Maame Rose sketched out the story: In the city of Nima (a large informal settlement in Accra) in 2013, things were bad, she said passionately. She rattled off a litany of grievances: no water, spotty electricity, poor education. The residents, she said, came together in a demonstration that sparked real change over the years.

The other scenarios were not so rosy, of course, and served as cautionary tales. Over the next month, Rockefeller, Forum for the Future and ACET will develop the scenarios further, in preparation for the Innovation Workshops, where actionable proposals will be developed.

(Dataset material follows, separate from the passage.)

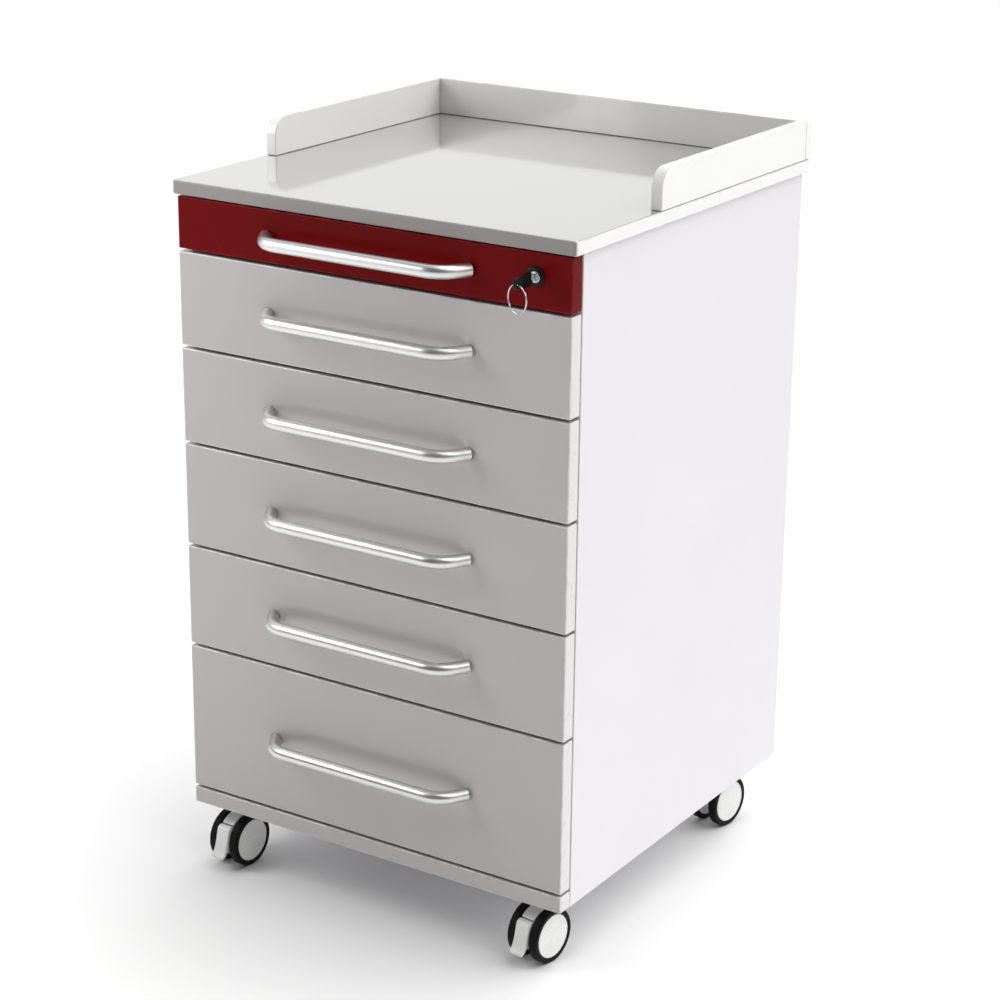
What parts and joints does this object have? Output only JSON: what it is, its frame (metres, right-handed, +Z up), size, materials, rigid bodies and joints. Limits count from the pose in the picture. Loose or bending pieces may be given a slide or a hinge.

Still, despite the productivity of the process, questions remain. The creative community part of the workshop was not well attended, resulting in the loss of some significant issues for the creative economy, and raising the question of how representative the workshop participants really were. Some of the abstract and complex terminology in English was difficult for those whose main languages were local or whose education level may not have prepared them for these kinds of exercises. The choice of driving factors seemed, perhaps, a bit rushed: one question that came up was whether “quality of life” is really a driver of change or an outcome of it. Some of the scenarios, too — like relying on street demonstrations to bring about lasting change — seemed unrealistic.

But the process, I was reminded, is an experimental one, and ultimately a beginning for a longer series of conversations. At the end of the day, Sheila Ochugboju, head of the ACET team, thanked The Rockefeller Foundation for the “space to dream.” A couple of days later she told me that she was most happy with the stories within stories, and all the diversity in the room. Abu Haruna, a longtime Old Fadama resident and member of the Ghana Federation for the Urban Poor, told me that the real progress of the day was in beginning a dialogue between the formal and the informal sectors. “In this project,” he said, “it is possible to have eye-to-eye contact.” Most of the time, he continued, officials would not acknowledge members of the informal sector. Now, he says, since they have sat in the same room together, talking things over, he thinks that they should be able to call or visit their offices. “It’s very good for us to be building this kind of relationship. This forum is not about attacking, it’s about what can we do? How can we work together?” He concluded, “We have a saying: We are the problem. We are the solution.”